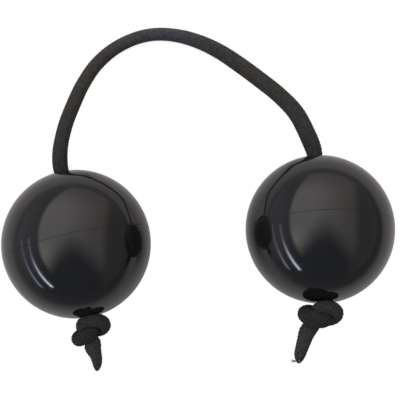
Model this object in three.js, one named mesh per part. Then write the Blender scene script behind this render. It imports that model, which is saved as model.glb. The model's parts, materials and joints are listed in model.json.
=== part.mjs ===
// Kashaka: two hollow rattle balls threaded on one cord, with an overhand knot under each ball.
// Millimetres, +Z up. The object lies on a flat surface at z = 0, X runs from the left ball to the
// right one, and -Y is the side where the knots and their tails stick out.
import * as THREE from 'three';

// Balls: moulded plastic, in two halves that lap at the equator.
const BALL_DIAMETER = 60;
const WALL = 2.2;
const LAP_LENGTH = 2;
const LAP_GAP = 0.3;
const SEAM_GAP = 0.3;
const SEAM_CHAMFER = 0.35;
const BALL_SIDES = 36;
const ARC_STEPS = 9;

// Cord holes, one at each pole, with a thicker rim inside.
const HOLE_CLEARANCE = 0.3;
const HOLE_ROUNDING = 0.8;
const ROUNDING_STEPS = 3;
const RIM_WIDTH = 2;
const RIM_HEIGHT = 1.2;

// Beads that rattle inside, shown as they lie at the bottom of each ball.
const BEAD_DIAMETER = 5;
const BEAD_GAP = 0.3;
const BEADS_IN_RING = [1, 6, 12];

// Cord, and the stretches it bends in.
const CORD_DIAMETER = 5.5;
const CORD_SIDES = 10;
const CORD_STEP = 9;
const FACE_GAP = 0.3;
const BEND_LENGTH = 6;
const BEND_STEPS = 2;
const NECK_STANDOFF = 3;
const KNEE_ALONG = 35;
const SHOULDER_ALONG = 70;
const INNER_STEPS = 4;

// Knots, pulled tight enough to thin the cord. A knot's middle stands off its ball by this many
// strand spacings, so that its nearest strands clear the ball by about a third of a millimetre.
const KNOT_STRAND = 3.2;
const KNOT_GAP = 0.35;
const KNOT_STANDOFF = 1.38;
const KNOT_SIDES = 10;
const KNOT_STEPS = 56;
const THROAT_DIAMETER = 4.2;
const THROAT_LENGTH = 5.5;

// Where the balls lie: how far apart, and how far the left one is nearer the viewer.
const BALL_SPACING = 98.4;
const BALL_STAGGER = 6;

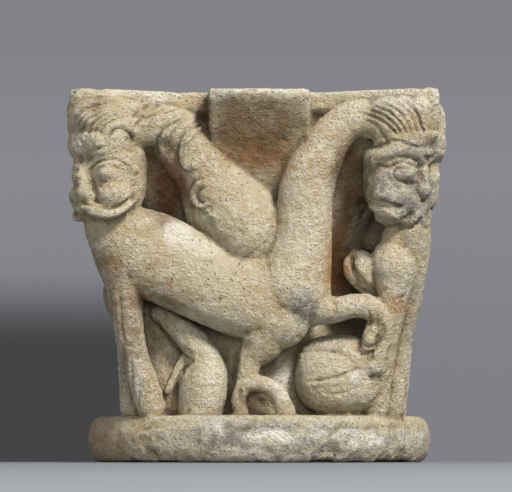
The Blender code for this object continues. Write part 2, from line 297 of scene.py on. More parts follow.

EXERCISE REQUIREMENTS
Reproduce the data in full, exactly as presented.

COMPLETE ANSWER
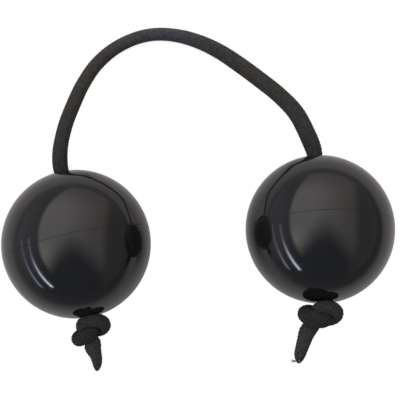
Model this object in three.js, one named mesh per part. Then write the Blender scene script behind this render. It imports that model, which is saved as model.glb. The model's parts, materials and joints are listed in model.json.
=== part.mjs ===
// Kashaka: two hollow rattle balls threaded on one cord, with an overhand knot under each ball.
// Millimetres, +Z up. The object lies on a flat surface at z = 0, X runs from the left ball to the
// right one, and -Y is the side where the knots and their tails stick out.
import * as THREE from 'three';

// Balls: moulded plastic, in two halves that lap at the equator.
const BALL_DIAMETER = 60;
const WALL = 2.2;
const LAP_LENGTH = 2;
const LAP_GAP = 0.3;
const SEAM_GAP = 0.3;
const SEAM_CHAMFER = 0.35;
const BALL_SIDES = 36;
const ARC_STEPS = 9;

// Cord holes, one at each pole, with a thicker rim inside.
const HOLE_CLEARANCE = 0.3;
const HOLE_ROUNDING = 0.8;
const ROUNDING_STEPS = 3;
const RIM_WIDTH = 2;
const RIM_HEIGHT = 1.2;

// Beads that rattle inside, shown as they lie at the bottom of each ball.
const BEAD_DIAMETER = 5;
const BEAD_GAP = 0.3;
const BEADS_IN_RING = [1, 6, 12];

// Cord, and the stretches it bends in.
const CORD_DIAMETER = 5.5;
const CORD_SIDES = 10;
const CORD_STEP = 9;
const FACE_GAP = 0.3;
const BEND_LENGTH = 6;
const BEND_STEPS = 2;
const NECK_STANDOFF = 3;
const KNEE_ALONG = 35;
const SHOULDER_ALONG = 70;
const INNER_STEPS = 4;

// Knots, pulled tight enough to thin the cord. A knot's middle stands off its ball by this many
// strand spacings, so that its nearest strands clear the ball by about a third of a millimetre.
const KNOT_STRAND = 3.2;
const KNOT_GAP = 0.35;
const KNOT_STANDOFF = 1.38;
const KNOT_SIDES = 10;
const KNOT_STEPS = 56;
const THROAT_DIAMETER = 4.2;
const THROAT_LENGTH = 5.5;

// Where the balls lie: how far apart, and how far the left one is nearer the viewer.
const BALL_SPACING = 98.4;
const BALL_STAGGER = 6;

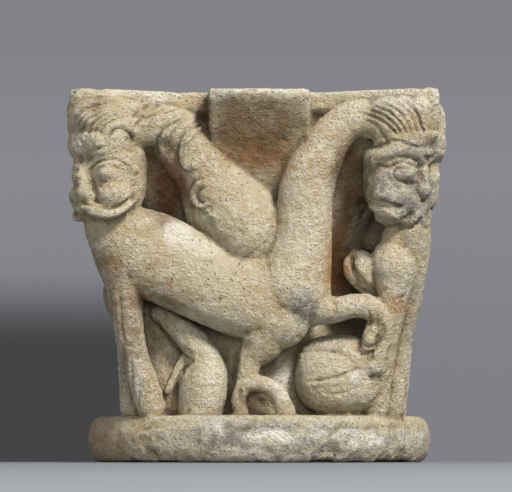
The Blender code for this object continues. Write part 2, from line 297 of scene.py on. More parts follow.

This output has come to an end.